Just as with Gears 5, my keyboard and controller were constantly battling for control over the action, creating camera and cursor conflicts. Paired with the inability to check enemy hit chances only to have the line-of-sight indicator lie, there were times I felt the game wasn’t being entirely fair.
But, on a lower difficulty, there were far more cheers of victory than tears of anguish. There were gameplay sessions that, paired with a menu that already feels touch-intuitive, could easily translate to mobile devices sometime in the future. XCOM did it, and I wouldn’t mind taking Tactics on the train.
Gears Tactics is my favorite Gears game in years. It isn’t nearly as feature-rich as the main series titles. Still, its slower pacing is an exciting new way to enjoy the crumbled civilization of Sera, whether you’re a long-time fan or a newbie looking for a new big-budget strategy title.
A few technical issues aside, it has reinvigorated my love of a franchise I truly thought wouldn’t survive the next-gen leap. It turns out, it wasn’t the increasingly complicated story pushing me away from the franchise, but rather the same tired gameplay loop it has employed over the last decade and a half.

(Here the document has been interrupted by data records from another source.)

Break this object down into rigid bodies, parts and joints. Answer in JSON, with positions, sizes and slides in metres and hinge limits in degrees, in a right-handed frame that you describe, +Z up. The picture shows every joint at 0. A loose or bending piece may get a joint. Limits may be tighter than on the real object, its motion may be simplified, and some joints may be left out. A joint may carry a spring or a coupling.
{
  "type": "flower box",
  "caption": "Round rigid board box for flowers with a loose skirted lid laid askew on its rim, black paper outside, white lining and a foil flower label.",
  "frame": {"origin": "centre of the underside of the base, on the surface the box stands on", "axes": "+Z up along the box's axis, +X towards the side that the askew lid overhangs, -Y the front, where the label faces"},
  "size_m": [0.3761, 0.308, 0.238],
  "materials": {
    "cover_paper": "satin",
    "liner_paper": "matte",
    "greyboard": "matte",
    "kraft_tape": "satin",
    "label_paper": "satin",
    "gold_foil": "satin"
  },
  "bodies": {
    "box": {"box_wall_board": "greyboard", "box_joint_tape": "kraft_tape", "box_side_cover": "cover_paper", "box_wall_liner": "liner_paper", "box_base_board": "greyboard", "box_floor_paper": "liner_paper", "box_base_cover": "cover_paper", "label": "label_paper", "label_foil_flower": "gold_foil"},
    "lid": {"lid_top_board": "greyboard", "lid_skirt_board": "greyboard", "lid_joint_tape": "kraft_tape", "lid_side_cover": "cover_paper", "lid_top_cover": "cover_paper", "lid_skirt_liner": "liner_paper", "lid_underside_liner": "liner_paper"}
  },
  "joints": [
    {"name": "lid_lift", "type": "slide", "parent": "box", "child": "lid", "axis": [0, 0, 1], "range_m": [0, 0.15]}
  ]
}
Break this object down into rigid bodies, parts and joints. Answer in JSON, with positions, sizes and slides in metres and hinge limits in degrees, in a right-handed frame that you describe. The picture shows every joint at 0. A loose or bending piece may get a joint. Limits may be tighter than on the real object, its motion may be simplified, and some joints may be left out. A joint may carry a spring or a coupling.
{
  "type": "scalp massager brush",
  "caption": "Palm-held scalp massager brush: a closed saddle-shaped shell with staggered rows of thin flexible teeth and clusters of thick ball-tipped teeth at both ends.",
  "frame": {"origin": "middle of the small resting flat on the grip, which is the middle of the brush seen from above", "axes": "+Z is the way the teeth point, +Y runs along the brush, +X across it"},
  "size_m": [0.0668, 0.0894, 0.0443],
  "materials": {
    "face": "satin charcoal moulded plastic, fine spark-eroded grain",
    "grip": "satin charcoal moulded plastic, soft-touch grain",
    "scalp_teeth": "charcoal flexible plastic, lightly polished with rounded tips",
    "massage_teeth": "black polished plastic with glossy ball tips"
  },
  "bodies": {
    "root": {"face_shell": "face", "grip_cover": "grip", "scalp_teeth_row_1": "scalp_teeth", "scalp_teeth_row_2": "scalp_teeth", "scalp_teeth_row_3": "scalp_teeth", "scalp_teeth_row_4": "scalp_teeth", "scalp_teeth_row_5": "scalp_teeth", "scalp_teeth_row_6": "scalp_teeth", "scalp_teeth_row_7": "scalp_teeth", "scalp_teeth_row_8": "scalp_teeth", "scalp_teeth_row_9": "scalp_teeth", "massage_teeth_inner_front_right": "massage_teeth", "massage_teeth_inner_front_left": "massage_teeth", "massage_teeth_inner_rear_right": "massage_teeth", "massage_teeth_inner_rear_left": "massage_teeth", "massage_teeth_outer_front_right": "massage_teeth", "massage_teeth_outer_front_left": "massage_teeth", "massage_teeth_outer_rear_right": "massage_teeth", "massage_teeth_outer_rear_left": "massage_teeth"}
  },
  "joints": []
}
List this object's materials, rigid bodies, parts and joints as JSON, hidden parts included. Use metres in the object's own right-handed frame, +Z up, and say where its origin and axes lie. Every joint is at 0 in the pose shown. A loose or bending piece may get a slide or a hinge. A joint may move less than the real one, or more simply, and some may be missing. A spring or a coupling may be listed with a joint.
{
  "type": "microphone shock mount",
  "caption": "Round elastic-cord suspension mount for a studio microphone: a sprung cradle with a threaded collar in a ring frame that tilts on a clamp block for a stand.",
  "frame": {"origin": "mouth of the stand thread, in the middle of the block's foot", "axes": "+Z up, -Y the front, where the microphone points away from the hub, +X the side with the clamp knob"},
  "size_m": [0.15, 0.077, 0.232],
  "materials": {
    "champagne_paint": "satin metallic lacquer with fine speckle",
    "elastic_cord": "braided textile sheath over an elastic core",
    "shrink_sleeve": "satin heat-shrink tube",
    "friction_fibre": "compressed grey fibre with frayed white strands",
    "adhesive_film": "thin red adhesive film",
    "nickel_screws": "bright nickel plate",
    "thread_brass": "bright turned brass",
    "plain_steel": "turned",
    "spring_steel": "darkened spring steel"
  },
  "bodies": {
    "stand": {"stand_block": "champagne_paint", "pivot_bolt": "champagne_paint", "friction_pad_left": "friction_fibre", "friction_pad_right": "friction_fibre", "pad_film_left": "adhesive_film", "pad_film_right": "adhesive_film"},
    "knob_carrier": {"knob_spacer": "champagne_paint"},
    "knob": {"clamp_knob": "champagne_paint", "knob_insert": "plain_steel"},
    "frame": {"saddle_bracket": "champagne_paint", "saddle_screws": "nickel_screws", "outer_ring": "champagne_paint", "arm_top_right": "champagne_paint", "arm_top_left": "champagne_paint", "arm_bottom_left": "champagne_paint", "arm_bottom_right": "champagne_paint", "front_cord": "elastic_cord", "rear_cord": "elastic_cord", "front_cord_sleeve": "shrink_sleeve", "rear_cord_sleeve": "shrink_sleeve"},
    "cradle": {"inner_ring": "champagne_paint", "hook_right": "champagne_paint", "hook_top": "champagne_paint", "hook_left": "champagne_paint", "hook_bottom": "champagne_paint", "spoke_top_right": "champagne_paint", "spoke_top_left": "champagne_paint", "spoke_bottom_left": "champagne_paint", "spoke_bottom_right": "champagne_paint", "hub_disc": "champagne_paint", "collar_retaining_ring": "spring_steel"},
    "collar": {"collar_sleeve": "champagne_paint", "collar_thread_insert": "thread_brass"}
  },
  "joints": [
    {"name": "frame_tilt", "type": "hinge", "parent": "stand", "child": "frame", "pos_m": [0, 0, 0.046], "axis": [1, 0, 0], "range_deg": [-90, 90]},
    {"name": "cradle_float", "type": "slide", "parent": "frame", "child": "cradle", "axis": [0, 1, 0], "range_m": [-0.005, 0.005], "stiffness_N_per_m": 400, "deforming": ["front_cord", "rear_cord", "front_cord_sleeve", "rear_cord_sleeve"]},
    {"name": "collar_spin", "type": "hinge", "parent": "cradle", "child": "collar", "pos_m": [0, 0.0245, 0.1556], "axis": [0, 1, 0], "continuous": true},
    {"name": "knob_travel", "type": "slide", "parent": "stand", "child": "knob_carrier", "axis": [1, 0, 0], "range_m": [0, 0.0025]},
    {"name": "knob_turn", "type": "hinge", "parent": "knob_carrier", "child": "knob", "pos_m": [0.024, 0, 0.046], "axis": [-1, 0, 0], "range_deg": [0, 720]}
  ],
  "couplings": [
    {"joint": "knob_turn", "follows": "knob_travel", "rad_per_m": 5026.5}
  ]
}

Gears Tactics is a brilliant next step for a series that hasn’t seen much in the way of innovation since its inception. It’s not massively ambitious, but it’s bloody good fun.
It’s XCOM in the Gears universe. Both games have many years of lore behind them that isn’t at all necessary to their enjoyment, making them equals right now. You’ll get the same core experience. It’s more a question of which world you’d rather dive into first.
A few dozen hours, for sure. It all depends on how much prep you put into each turn. There are multiple difficulty options with key strategy game modifiers to add the heat. If you’re up for a challenge, you’ll be playing this for a long time.
That depends. Being a Microsoft-owned IP, every game in the franchise is available on GamePass in some way. It’s worth the $60 price tag to hardcore Gears fans and absolutely worth a few bucks to quickly run through if you’re new to the franchise.